Starting at the line containing "the bore's floor.", copy each line exactly, ending with the line containing "before = set(bpy.data.objects)". Leave out everything else.

Source data:
· · · · · · ·
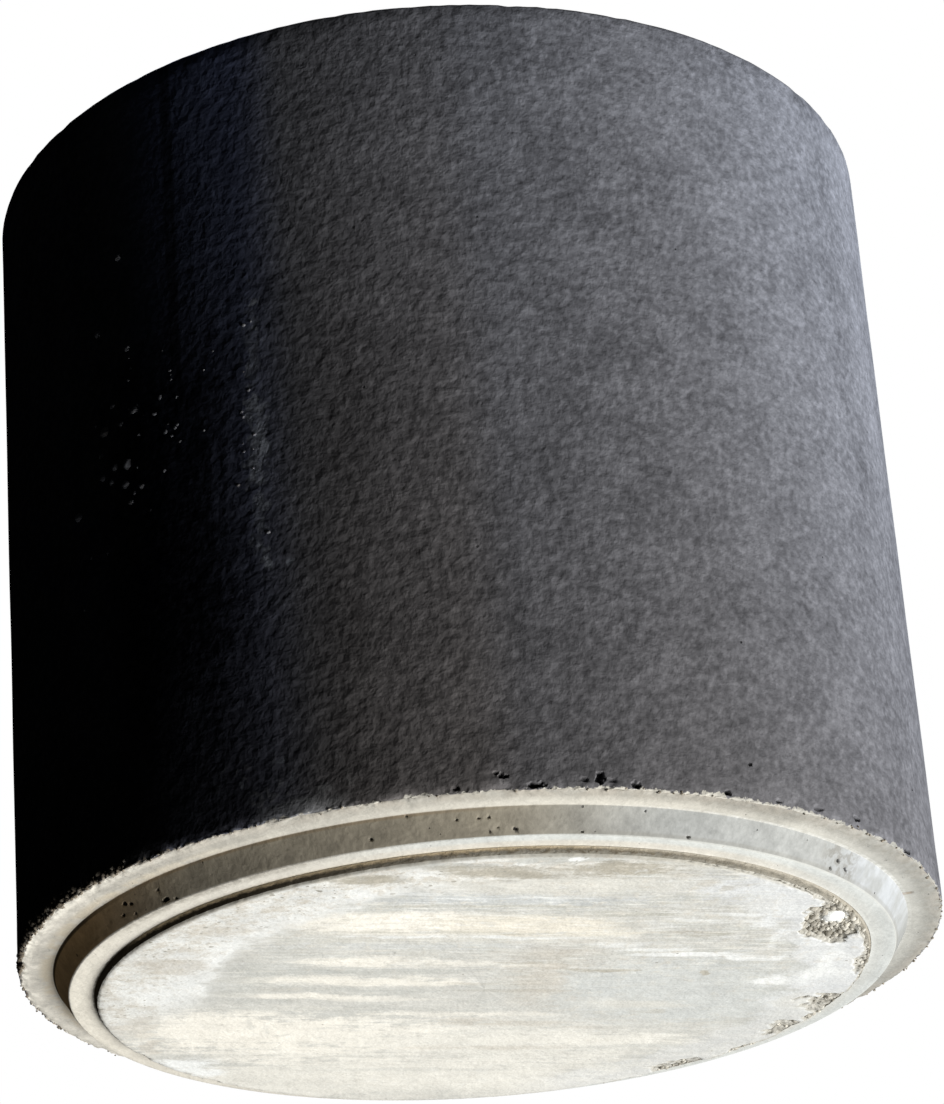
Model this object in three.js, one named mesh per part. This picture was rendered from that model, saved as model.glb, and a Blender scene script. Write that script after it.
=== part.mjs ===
// A concrete sewer pipe section with a spigot at its closed end and a socket rebate at its open end.
// Lengths are in millimetres. The pipe stands on its closed end: the plug face lies on z = 0,
// the origin is at the centre of that face, and the pipe's axis is +Z.

import * as THREE from 'three';

// Barrel
const outerDiameter = 740;
const boreDiameter = 600;
const overallLength = 690;
const endWallThickness = 90;      // plug face to the floor of the bore

// Plug: the screeded disc that closes the end, standing proud of the spigot's tip
const plugFaceDiameter = 616;
const plugRootDiameter = 620;
const plugProud = 7;

// Spigot: the conical nose between its flat tip and the shoulder
const spigotTipDiameter = 660;
const spigotRootDiameter = 684;
const spigotLength = 19.5;

// Socket rebate inside the open end, which receives the next pipe's spigot
const jointGap = 4;               // room for the mortar or the sealing ring, all round
const socketFloorGap = 3;         // left between the spigot's tip and the ledge of the rebate

// Rounded edges
const plugEdgeRadius = 2.5;
const tipEdgeRadius = 2;
const shoulderEdgeRadius = 5;
const rimEdgeRadius = 5;
const mouthEdgeRadius = 3;
const ledgeEdgeRadius = 4;
const boreFloorRadius = 18;

// Facets
const turnSegments = 96;
const edgeSteps = 2;
const boreFloorSteps = 4;

const shoulderHeight = plugProud + spigotLength;
const socketMouthRadius = spigotRootDiameter / 2 + jointGap;
const socketFootRadius = spigotTipDiameter / 2 + jointGap;
const ledgeHeight = overallLength - spigotLength - socketFloorGap;

const castConcrete = new THREE.MeshStandardMaterial({
  name: 'cast_concrete',
  color: 0x6a6b69,
  roughness: 0.93,
  metalness: 0
});

// A corner of the turned section: its radius from the axis, its height, and how round it is.
function corner(radius, height, round = 0, steps = edgeSteps) {
  return { at: new THREE.Vector2(radius, height), round, steps };
}

// Replaces a corner by an arc that is tangent to the two straight stretches that meet there.
function roundedCorner(before, here, after) {
  if (here.round === 0) {
    return [here.at];
  }
  const back = before.at.clone().sub(here.at).normalize();
  const ahead = after.at.clone().sub(here.at).normalize();
  const halfAngle = Math.acos(back.dot(ahead)) / 2;
  const centre = here.at.clone().add(
    back.clone().add(ahead).normalize().multiplyScalar(here.round / Math.sin(halfAngle))
  );
  const tangentLength = here.round / Math.tan(halfAngle);
  const from = here.at.clone().addScaledVector(back, tangentLength).sub(centre);
  const to = here.at.clone().addScaledVector(ahead, tangentLength).sub(centre);
  const sweep = Math.atan2(from.cross(to), from.dot(to));
  const arc = [];
  for (let step = 0; step <= here.steps; step++) {
    const turned = from.clone().rotateAround(new THREE.Vector2(), sweep * step / here.steps);
    arc.push(turned.add(centre));
  }
  return arc;
}

// The half section, from the middle of the plug face round the outside to the middle of the bore's floor.
function pipeSection() {
  const corners = [
    corner(0, 0),
    corner(plugFaceDiameter / 2, 0, plugEdgeRadius),
    corner(plugRootDiameter / 2, plugProud),
    corner(spigotTipDiameter / 2, plugProud, tipEdgeRadius),
    corner(spigotRootDiameter / 2, shoulderHeight),
    corner(outerDiameter / 2, shoulderHeight, shoulderEdgeRadius),
    corner(outerDiameter / 2, overallLength, rimEdgeRadius),
    corner(socketMouthRadius, overallLength, mouthEdgeRadius),
    corner(socketFootRadius, ledgeHeight),
    corner(boreDiameter / 2, ledgeHeight, ledgeEdgeRadius),
    corner(boreDiameter / 2, endWallThickness, boreFloorRadius, boreFloorSteps),
    corner(0, endWallThickness)
  ];
  return corners.flatMap((here, index) =>
    roundedCorner(corners[index - 1], here, corners[index + 1])
  );
}

function pipe() {
  const turned = new THREE.LatheGeometry(pipeSection(), turnSegments);
  turned.rotateX(Math.PI / 2);    // the lathe turns about Y, and the pipe stands along Z
  const mesh = new THREE.Mesh(turned, castConcrete);
  mesh.name = 'pipe';
  return mesh;
}

const sewerPipe = new THREE.Group();
sewerPipe.add(pipe());

export default sewerPipe;
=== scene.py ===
import math
import random
import bmesh
import bpy
from mathutils import Matrix, Vector, noise


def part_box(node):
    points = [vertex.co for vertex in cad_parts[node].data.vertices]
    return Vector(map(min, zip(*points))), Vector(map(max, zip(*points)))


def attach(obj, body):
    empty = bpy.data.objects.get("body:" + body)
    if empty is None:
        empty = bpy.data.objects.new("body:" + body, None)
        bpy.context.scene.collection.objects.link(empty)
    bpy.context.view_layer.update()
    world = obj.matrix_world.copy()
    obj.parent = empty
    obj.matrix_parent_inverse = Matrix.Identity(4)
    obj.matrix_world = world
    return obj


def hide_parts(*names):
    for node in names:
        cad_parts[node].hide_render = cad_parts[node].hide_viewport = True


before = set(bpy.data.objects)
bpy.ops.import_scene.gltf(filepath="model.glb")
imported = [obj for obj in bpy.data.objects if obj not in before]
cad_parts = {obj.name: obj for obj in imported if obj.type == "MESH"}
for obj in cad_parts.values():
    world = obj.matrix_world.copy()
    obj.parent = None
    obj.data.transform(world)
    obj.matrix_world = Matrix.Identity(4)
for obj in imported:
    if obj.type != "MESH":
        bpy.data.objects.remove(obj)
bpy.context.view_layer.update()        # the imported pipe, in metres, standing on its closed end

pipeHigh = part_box("pipe")[1]
outerRadius = pipeHigh.x
pipeHeight = pipeHigh.z
print("frame loaded, pipe", round(outerRadius * 2, 4), "m across and", round(pipeHeight, 4), "m high")


# the camera stands in front of the pipe and lower than it, and looks up at the closed end
cameraSet = {
    "place": (0.0, -2.8986, -0.9328),
    "turn": 0.335,           # degrees to the right of +Y
    "rise": 24.424,          # degrees above the horizon
    "roll": -4.389,
    "lens": 123.4,
}


def addObject(name, data):
    thing = bpy.data.objects.new(name, data)
    bpy.context.collection.objects.link(thing)
    return thing


def makeCamera():
    turn, rise, roll = (math.radians(cameraSet[key]) for key in ("turn", "rise", "roll"))
    ahead = Vector((math.sin(turn) * math.cos(rise), math.cos(turn) * math.cos(rise), math.sin(rise)))
    level = Vector((math.cos(turn), -math.sin(turn), 0))
    above = level.cross(ahead)
    right = level * math.cos(roll) + above * math.sin(roll)
    up = above * math.cos(roll) - level * math.sin(roll)
    data = bpy.data.cameras.new("camera")
    data.lens = cameraSet["lens"]
    camera = addObject("camera", data)
    axes = Matrix((right, up, -ahead)).transposed().to_4x4()
    camera.matrix_world = Matrix.Translation(cameraSet["place"]) @ axes
    bpy.context.scene.camera = camera


makeCamera()
print("camera ready")


# a node's output that can be added, multiplied and so on; each sum becomes a Math node
class Wire:
    def __init__(self, finish, socket):
        self.finish = finish
        self.socket = socket

    def sum(self, operation, first, second):
        return self.finish.add("Math", {"operation": operation}, {0: first, 1: second})

    def other(self, name):
        return Wire(self.finish, self.socket.node.outputs[name])

    def __add__(self, value):
        return self.sum("ADD", self, value)

    __radd__ = __add__

    def __sub__(self, value):
        return self.sum("SUBTRACT", self, value)

    def __rsub__(self, value):
        return self.sum("SUBTRACT", value, self)

    def __mul__(self, value):
        return self.sum("MULTIPLY", self, value)

    __rmul__ = __mul__

    def most(self, value):
        return self.sum("MAXIMUM", self, value)

    # 0 at the first value and before it, top at the second and past it, and smooth between them
    def fade(self, start, end, top=1.0):
        ends = {"Value": self, "From Min": start, "From Max": end, "To Max": top}
        return self.finish.add("MapRange", {"interpolation_type": "SMOOTHSTEP"}, ends)

    # top close to a middle value, and 0 from its reach on
    def near(self, middle, reach, top=1.0):
        gap = self.finish.add("Math", {"operation": "ABSOLUTE"}, {0: self - middle})
        return gap.fade(reach, reach * 0.4, top)


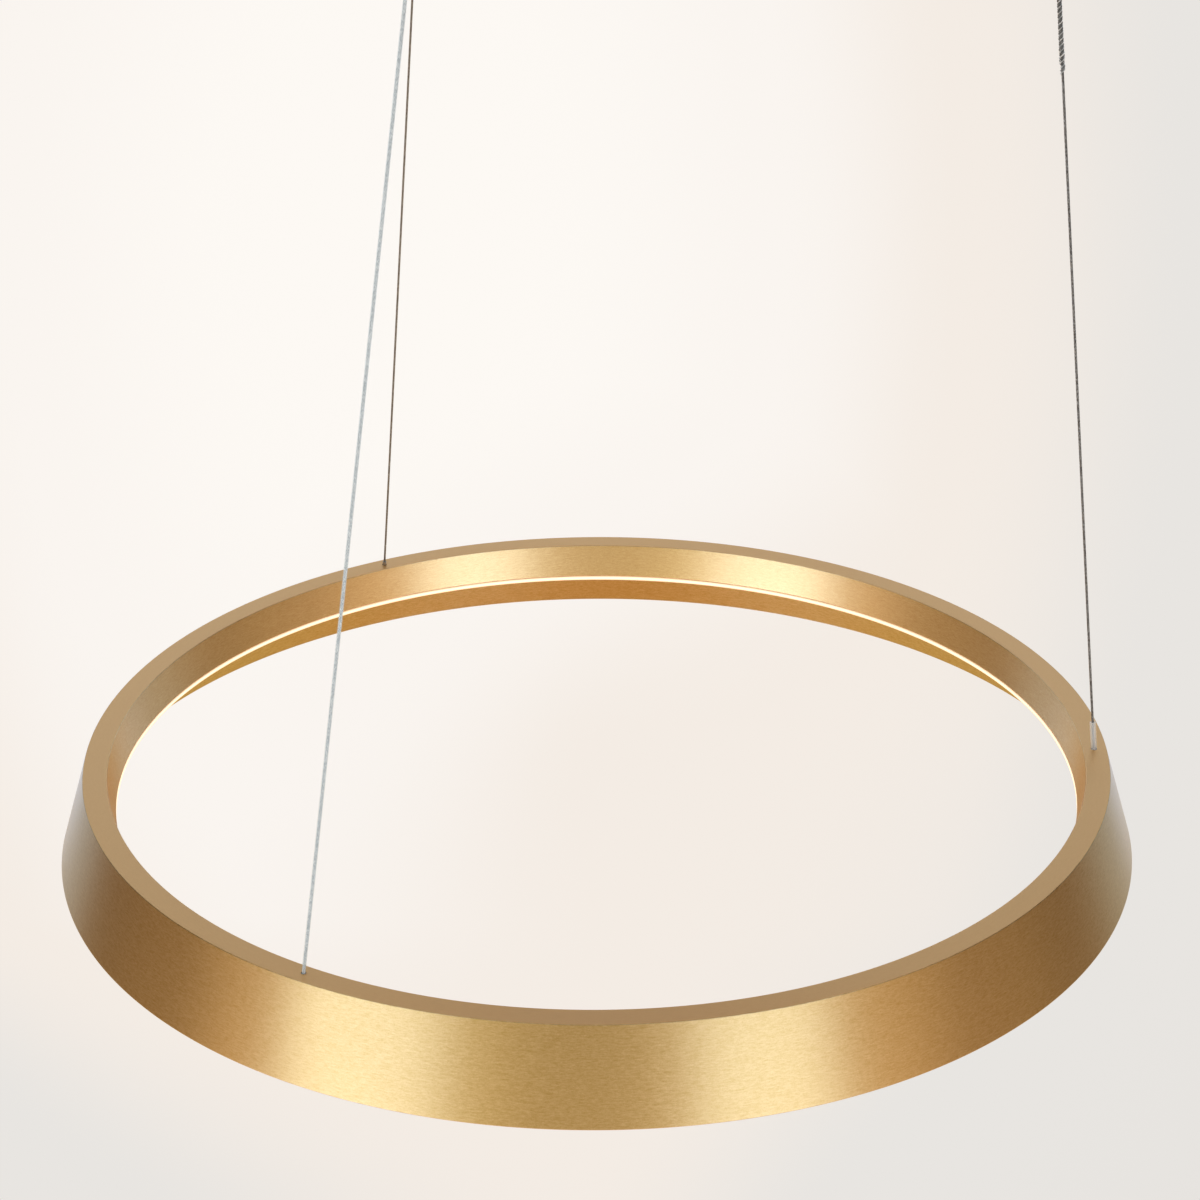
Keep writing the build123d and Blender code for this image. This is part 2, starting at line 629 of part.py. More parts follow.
· · · · · · ·
Output:
// The half section, from the middle of the plug face round the outside to the middle of the bore's floor.
function pipeSection() {
  const corners = [
    corner(0, 0),
    corner(plugFaceDiameter / 2, 0, plugEdgeRadius),
    corner(plugRootDiameter / 2, plugProud),
    corner(spigotTipDiameter / 2, plugProud, tipEdgeRadius),
    corner(spigotRootDiameter / 2, shoulderHeight),
    corner(outerDiameter / 2, shoulderHeight, shoulderEdgeRadius),
    corner(outerDiameter / 2, overallLength, rimEdgeRadius),
    corner(socketMouthRadius, overallLength, mouthEdgeRadius),
    corner(socketFootRadius, ledgeHeight),
    corner(boreDiameter / 2, ledgeHeight, ledgeEdgeRadius),
    corner(boreDiameter / 2, endWallThickness, boreFloorRadius, boreFloorSteps),
    corner(0, endWallThickness)
  ];
  return corners.flatMap((here, index) =>
    roundedCorner(corners[index - 1], here, corners[index + 1])
  );
}

function pipe() {
  const turned = new THREE.LatheGeometry(pipeSection(), turnSegments);
  turned.rotateX(Math.PI / 2);    // the lathe turns about Y, and the pipe stands along Z
  const mesh = new THREE.Mesh(turned, castConcrete);
  mesh.name = 'pipe';
  return mesh;
}

const sewerPipe = new THREE.Group();
sewerPipe.add(pipe());

export default sewerPipe;
=== scene.py ===
import math
import random
import bmesh
import bpy
from mathutils import Matrix, Vector, noise


def part_box(node):
    points = [vertex.co for vertex in cad_parts[node].data.vertices]
    return Vector(map(min, zip(*points))), Vector(map(max, zip(*points)))


def attach(obj, body):
    empty = bpy.data.objects.get("body:" + body)
    if empty is None:
        empty = bpy.data.objects.new("body:" + body, None)
        bpy.context.scene.collection.objects.link(empty)
    bpy.context.view_layer.update()
    world = obj.matrix_world.copy()
    obj.parent = empty
    obj.matrix_parent_inverse = Matrix.Identity(4)
    obj.matrix_world = world
    return obj


def hide_parts(*names):
    for node in names:
        cad_parts[node].hide_render = cad_parts[node].hide_viewport = True


before = set(bpy.data.objects)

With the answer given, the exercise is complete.